### Stored data
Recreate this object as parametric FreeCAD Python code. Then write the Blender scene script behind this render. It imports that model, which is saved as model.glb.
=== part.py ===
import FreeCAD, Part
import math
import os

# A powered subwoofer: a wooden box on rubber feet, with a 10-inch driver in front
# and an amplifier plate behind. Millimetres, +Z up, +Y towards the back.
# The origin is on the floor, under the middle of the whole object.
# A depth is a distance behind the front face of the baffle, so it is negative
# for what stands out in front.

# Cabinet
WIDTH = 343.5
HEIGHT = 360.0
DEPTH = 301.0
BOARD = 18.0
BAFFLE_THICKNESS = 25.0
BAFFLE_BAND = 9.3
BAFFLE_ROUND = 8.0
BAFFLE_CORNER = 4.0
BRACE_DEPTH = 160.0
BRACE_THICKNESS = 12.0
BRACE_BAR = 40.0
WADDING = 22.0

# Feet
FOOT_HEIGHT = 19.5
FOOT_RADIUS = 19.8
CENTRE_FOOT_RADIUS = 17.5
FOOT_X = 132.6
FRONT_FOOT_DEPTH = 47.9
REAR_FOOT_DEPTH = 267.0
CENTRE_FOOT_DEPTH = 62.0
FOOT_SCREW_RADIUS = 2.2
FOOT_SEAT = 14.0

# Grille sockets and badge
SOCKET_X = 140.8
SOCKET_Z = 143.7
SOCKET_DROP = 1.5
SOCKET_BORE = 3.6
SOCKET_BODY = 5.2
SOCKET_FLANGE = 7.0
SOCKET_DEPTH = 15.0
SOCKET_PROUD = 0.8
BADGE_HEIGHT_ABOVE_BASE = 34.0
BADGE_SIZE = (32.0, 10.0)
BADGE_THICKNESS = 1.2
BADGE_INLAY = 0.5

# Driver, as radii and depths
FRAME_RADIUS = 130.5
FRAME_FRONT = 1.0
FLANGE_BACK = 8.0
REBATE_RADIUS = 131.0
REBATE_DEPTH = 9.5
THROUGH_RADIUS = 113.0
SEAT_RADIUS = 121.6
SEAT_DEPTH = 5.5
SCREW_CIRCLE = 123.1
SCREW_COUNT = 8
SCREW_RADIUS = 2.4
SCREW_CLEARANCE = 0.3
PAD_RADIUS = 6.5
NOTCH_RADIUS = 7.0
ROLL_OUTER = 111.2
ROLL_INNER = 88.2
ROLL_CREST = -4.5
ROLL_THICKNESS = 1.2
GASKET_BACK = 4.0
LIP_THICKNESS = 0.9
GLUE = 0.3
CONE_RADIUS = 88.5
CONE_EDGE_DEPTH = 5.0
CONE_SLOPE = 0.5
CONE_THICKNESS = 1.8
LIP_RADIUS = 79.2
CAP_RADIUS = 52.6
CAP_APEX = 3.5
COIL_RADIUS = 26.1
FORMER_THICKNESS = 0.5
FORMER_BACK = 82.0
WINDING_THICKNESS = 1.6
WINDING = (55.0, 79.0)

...

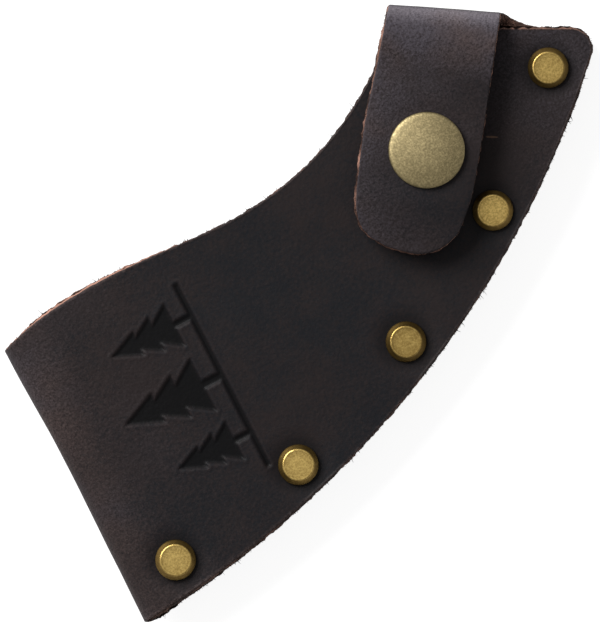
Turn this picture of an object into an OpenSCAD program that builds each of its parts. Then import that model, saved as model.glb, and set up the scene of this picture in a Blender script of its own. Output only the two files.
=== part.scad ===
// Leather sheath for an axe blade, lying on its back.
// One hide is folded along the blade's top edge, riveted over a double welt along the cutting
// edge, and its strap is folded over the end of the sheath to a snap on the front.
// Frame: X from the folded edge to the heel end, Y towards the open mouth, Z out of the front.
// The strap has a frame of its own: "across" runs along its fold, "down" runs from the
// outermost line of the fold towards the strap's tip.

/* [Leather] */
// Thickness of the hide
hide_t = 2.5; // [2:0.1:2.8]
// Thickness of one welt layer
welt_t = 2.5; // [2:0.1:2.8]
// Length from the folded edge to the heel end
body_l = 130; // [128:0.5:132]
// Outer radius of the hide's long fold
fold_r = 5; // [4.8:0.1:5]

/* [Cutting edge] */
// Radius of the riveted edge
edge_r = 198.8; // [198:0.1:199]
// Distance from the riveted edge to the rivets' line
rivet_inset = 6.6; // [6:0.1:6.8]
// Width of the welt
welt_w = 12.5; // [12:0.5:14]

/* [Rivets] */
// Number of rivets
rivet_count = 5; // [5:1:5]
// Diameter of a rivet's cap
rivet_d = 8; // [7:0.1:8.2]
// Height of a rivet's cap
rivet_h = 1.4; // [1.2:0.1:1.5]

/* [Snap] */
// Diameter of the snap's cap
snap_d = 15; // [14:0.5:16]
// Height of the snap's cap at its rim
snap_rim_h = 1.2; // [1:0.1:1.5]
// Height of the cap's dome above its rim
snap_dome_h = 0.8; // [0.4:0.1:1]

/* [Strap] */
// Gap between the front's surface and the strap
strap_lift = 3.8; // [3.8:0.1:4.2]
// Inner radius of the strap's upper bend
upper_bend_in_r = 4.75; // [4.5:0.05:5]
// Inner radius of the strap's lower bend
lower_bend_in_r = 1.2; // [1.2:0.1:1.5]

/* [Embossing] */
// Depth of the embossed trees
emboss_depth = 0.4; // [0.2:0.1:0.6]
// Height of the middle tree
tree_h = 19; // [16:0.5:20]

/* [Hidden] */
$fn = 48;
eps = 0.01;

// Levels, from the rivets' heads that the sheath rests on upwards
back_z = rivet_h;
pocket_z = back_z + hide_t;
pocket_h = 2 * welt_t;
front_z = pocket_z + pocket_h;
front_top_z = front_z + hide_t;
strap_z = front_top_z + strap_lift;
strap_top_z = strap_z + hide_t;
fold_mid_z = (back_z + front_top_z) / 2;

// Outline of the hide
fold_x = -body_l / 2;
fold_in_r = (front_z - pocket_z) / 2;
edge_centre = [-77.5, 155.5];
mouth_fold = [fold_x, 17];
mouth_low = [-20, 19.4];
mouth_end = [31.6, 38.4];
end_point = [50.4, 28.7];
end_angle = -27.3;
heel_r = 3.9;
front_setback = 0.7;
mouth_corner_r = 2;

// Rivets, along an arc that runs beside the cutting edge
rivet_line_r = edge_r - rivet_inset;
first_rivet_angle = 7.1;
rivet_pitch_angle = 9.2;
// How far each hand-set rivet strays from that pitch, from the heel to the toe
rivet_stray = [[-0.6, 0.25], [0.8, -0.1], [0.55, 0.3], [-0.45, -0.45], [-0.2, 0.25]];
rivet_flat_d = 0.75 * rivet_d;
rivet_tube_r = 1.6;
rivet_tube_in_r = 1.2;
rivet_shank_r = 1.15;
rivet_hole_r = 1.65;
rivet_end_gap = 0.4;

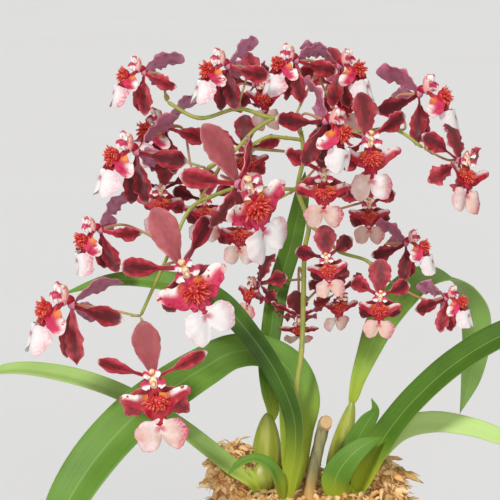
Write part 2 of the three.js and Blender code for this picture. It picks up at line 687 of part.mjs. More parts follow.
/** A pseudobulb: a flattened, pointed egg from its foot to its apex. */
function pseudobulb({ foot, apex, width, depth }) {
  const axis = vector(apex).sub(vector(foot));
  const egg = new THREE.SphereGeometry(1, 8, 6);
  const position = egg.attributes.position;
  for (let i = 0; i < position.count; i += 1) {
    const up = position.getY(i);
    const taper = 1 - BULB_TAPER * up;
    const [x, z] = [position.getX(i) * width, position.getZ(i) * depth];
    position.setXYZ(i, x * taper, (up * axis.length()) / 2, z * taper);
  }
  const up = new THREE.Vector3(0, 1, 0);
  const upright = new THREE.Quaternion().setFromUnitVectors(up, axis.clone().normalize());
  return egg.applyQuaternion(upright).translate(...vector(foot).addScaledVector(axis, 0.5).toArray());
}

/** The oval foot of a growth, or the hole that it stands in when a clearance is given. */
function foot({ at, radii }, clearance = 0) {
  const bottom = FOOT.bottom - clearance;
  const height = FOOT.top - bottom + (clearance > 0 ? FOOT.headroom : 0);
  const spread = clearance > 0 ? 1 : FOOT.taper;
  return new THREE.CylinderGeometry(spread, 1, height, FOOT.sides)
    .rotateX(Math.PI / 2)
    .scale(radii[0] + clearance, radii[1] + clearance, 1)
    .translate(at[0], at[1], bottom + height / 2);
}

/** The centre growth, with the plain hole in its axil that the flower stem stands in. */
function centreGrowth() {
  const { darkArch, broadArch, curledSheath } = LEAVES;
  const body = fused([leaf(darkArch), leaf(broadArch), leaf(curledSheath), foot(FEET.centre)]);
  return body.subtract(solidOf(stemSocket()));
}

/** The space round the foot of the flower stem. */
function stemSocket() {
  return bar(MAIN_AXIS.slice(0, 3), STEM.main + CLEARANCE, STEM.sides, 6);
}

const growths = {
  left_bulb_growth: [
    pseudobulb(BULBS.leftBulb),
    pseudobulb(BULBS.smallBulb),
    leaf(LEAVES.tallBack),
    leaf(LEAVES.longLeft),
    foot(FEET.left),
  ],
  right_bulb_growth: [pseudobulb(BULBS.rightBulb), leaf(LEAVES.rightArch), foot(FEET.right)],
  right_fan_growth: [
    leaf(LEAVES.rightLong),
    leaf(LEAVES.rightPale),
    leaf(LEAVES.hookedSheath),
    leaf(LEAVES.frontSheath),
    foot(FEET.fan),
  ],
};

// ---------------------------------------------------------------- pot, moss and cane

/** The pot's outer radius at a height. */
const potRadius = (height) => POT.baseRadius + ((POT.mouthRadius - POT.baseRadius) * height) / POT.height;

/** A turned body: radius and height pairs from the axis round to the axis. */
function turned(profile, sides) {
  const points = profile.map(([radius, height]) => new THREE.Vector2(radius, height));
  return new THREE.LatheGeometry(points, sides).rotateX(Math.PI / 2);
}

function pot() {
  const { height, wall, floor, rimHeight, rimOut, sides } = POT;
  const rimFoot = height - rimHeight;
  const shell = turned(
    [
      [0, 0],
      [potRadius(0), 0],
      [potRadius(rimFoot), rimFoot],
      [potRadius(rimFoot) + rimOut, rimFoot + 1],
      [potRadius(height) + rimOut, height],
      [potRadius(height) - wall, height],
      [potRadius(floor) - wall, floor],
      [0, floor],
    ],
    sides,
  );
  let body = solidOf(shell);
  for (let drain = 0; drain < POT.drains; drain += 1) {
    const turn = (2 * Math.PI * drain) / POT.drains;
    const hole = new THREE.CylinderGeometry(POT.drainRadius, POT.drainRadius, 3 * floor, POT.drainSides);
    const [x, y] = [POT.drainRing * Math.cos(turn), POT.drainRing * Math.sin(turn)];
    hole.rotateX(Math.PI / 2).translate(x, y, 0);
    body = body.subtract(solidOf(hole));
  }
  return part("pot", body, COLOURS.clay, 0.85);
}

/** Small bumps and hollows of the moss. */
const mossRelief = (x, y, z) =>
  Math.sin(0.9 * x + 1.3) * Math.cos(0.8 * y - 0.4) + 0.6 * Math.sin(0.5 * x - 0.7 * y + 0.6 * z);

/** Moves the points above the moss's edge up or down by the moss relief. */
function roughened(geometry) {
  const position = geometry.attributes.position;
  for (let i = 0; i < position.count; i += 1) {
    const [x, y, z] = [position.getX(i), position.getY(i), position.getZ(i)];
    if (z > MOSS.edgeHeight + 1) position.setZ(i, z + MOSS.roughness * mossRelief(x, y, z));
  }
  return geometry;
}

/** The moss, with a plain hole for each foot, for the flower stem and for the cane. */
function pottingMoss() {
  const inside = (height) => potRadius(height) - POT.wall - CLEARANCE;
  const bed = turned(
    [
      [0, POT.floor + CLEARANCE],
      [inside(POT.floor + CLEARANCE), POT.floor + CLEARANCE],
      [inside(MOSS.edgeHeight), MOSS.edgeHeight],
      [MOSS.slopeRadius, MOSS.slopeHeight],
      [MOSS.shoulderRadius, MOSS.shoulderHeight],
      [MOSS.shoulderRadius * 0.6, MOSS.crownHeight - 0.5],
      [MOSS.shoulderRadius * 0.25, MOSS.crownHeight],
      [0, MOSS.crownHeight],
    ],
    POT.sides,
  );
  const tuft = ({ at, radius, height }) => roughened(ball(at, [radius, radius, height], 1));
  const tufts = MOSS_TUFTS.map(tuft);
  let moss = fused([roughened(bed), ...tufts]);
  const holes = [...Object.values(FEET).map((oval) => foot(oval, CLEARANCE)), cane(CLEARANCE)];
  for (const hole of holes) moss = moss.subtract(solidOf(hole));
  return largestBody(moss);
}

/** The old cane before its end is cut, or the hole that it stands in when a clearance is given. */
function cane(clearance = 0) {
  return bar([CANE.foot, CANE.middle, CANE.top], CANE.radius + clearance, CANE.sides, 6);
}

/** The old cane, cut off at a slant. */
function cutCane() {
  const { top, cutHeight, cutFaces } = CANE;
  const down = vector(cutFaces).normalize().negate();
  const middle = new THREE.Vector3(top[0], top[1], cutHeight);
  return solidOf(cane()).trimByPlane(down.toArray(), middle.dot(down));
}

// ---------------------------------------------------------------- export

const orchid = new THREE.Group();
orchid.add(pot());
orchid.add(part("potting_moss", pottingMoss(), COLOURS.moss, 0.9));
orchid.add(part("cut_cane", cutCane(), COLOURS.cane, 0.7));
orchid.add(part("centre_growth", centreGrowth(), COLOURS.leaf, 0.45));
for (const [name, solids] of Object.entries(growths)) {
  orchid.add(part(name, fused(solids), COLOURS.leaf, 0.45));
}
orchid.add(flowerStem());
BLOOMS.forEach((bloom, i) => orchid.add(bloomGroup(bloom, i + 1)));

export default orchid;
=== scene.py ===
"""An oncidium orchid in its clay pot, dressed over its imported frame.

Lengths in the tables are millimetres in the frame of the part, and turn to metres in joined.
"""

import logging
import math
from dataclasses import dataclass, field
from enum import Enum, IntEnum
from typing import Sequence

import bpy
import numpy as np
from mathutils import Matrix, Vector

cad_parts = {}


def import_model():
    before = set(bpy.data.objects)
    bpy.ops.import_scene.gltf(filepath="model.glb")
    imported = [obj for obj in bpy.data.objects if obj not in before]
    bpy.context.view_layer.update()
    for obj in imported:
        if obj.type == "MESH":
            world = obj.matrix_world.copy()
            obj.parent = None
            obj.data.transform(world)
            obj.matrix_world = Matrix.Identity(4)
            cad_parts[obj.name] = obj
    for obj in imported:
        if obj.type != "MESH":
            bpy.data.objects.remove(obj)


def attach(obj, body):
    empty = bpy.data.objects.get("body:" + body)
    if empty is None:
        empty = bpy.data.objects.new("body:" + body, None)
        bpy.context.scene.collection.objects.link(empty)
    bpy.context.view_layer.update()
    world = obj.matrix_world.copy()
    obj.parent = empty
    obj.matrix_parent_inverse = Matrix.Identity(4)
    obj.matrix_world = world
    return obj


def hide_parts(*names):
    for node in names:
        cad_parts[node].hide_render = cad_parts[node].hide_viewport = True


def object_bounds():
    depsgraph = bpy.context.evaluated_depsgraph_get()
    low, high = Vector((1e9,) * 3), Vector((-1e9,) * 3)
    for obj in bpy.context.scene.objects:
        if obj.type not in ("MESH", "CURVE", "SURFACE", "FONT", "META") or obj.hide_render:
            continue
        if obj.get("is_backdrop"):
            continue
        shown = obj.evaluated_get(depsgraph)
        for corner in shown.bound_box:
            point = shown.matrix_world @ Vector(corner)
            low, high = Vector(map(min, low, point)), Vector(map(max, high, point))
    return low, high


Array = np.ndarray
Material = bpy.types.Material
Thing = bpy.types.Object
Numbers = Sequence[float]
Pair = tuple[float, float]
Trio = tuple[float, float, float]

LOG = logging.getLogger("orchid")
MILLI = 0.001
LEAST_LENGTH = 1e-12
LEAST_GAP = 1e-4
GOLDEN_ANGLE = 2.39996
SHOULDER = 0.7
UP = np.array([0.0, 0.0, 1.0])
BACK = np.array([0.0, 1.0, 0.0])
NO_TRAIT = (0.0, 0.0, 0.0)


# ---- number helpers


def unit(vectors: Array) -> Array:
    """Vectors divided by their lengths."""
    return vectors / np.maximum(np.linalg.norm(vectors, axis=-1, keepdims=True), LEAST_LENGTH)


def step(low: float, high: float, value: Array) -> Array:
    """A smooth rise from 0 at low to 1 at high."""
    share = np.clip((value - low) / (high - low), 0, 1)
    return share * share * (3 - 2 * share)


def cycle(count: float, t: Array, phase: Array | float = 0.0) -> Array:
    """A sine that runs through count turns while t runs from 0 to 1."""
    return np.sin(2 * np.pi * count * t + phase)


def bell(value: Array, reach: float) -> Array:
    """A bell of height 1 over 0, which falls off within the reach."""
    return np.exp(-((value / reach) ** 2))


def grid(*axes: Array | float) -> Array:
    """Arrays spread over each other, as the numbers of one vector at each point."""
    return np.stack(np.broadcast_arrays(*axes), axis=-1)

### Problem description
Above are some lines. Repeat exactly, and only, those from the line that has "obj.matrix_parent_inverse = Matrix.Identity(4)" through the line that has "return share * share * (3 - 2 * share)".

### Response to this exercise
    obj.matrix_parent_inverse = Matrix.Identity(4)
    obj.matrix_world = world
    return obj


def hide_parts(*names):
    for node in names:
        cad_parts[node].hide_render = cad_parts[node].hide_viewport = True


def object_bounds():
    depsgraph = bpy.context.evaluated_depsgraph_get()
    low, high = Vector((1e9,) * 3), Vector((-1e9,) * 3)
    for obj in bpy.context.scene.objects:
        if obj.type not in ("MESH", "CURVE", "SURFACE", "FONT", "META") or obj.hide_render:
            continue
        if obj.get("is_backdrop"):
            continue
        shown = obj.evaluated_get(depsgraph)
        for corner in shown.bound_box:
            point = shown.matrix_world @ Vector(corner)
            low, high = Vector(map(min, low, point)), Vector(map(max, high, point))
    return low, high


Array = np.ndarray
Material = bpy.types.Material
Thing = bpy.types.Object
Numbers = Sequence[float]
Pair = tuple[float, float]
Trio = tuple[float, float, float]

LOG = logging.getLogger("orchid")
MILLI = 0.001
LEAST_LENGTH = 1e-12
LEAST_GAP = 1e-4
GOLDEN_ANGLE = 2.39996
SHOULDER = 0.7
UP = np.array([0.0, 0.0, 1.0])
BACK = np.array([0.0, 1.0, 0.0])
NO_TRAIT = (0.0, 0.0, 0.0)


# ---- number helpers


def unit(vectors: Array) -> Array:
    """Vectors divided by their lengths."""
    return vectors / np.maximum(np.linalg.norm(vectors, axis=-1, keepdims=True), LEAST_LENGTH)


def step(low: float, high: float, value: Array) -> Array:
    """A smooth rise from 0 at low to 1 at high."""
    share = np.clip((value - low) / (high - low), 0, 1)
    return share * share * (3 - 2 * share)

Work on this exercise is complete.